Honestly, more of the same. The conditions driving selective growth (hyperscaler AI investment, regulatory pressure on security hiring, and a recovering European VC cycle) are all still in place. We expect headline salary growth to hold at 3–4% for the full year, with specialist roles comfortably outperforming that.
We do not see a route back to the inflationary salary environment of 2021–2023. The remote-work repricing has largely played out. What we are left with is a market that rewards specificity: the engineers and managers with genuinely scarce skills are doing very well, and those without a clear specialisation are treading water.

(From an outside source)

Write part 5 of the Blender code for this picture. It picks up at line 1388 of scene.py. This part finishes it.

The roles most likely to see strong growth in H2 2026 are AI and ML engineering, cloud security, platform and SRE, and engineering leadership at Principal level and above. For more on those roles specifically, see our Top 10 Highest Paying Tech Roles in Ireland breakdown. For international engineers moving to Ireland, the Critical Skills Employment Permit salary thresholds are a separate consideration worth understanding before you sign an offer letter.
Explore the data
Frequently asked questions
Are tech salaries in Ireland rising in 2026?
Yes, but growth has bifurcated. Specialist roles in AI engineering, cloud security, and platform architecture are seeing 8–12% year-on-year salary growth. Generalist software engineering at mid level is growing at approximately 3–5%, broadly in line with Irish wage growth. Roles affected by consolidation at large tech companies (some operations and support functions) saw flat or negative salary movement in the first half of 2026. The headline market remains robust, driven by continued hyperscaler investment in Dublin.

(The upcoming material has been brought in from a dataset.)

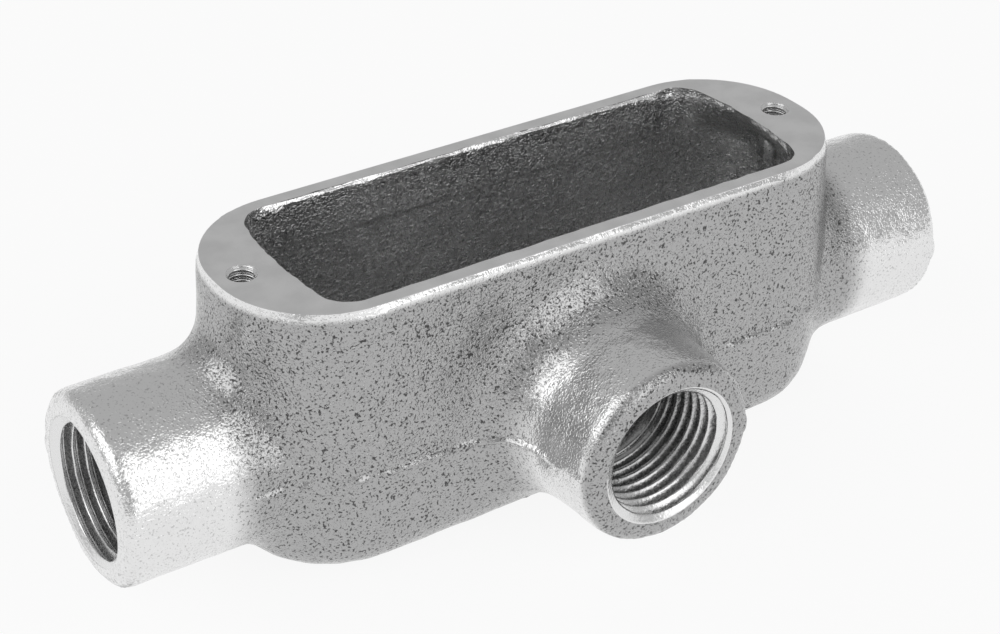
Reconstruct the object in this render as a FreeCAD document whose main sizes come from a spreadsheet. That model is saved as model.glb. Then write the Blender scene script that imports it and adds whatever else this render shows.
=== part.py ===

Which Ireland tech roles are seeing the fastest salary growth in 2026?
The fastest-growing roles by salary in mid-2026 are: AI and ML Engineers (8–14% YoY), Cloud Platform and Infrastructure Engineers with AI infrastructure experience (8–12% YoY), Security Engineers with cloud specialisation (7–11% YoY), and Engineering Managers at hyperscalers where total comp packages are being refreshed to retain talent. The slowest growth is in generalist web development, business analysis, and traditional QA roles.
How does the Irish tech salary market compare to mid-2025?
The mid-2026 market is stronger than mid-2025 in aggregate but with a more pronounced specialism premium. Median salaries across the market are approximately 5–8% higher year-on-year, but the distribution has widened: the top 20% of earners (by specialism and employer) have seen 10–15% increases, while the median has moved more modestly. Hiring volumes from hyperscalers are broadly stable to slightly positive, while domestic Irish employers are hiring more cautiously than in 2021–2022.
What is driving salary growth in Ireland's tech market?
Three primary forces: ongoing hyperscaler investment in Dublin (continued AI infrastructure buildout at Google, Meta, Apple, Microsoft, and Amazon is driving competitive hiring); structural scarcity in specialist skills (cloud security, AI/ML engineering, platform engineering) that cannot be resolved quickly through education or recruitment; and Ireland's relatively tight tech labour market, where supply is inherently limited by population size. Broader European economic uncertainty has had less impact on the Dublin hyperscaler market than on domestic Irish employers.
Is it still a good time to be a tech worker in Ireland in 2026?
Yes, particularly at Senior and Staff level with specialist skills. Ireland's combination of hyperscaler presence, relatively low barriers to progression at senior IC levels, and the opportunity to accumulate meaningful RSU equity makes it one of the strongest tech markets in Europe for skilled engineers. The main headwinds are Dublin's cost of living (particularly housing), Ireland's high marginal tax rate (52% above €36,800), and the narrow employer base relative to London or Berlin. For those who can navigate the cost of living, the total compensation packages at Irish hyperscalers remain compelling.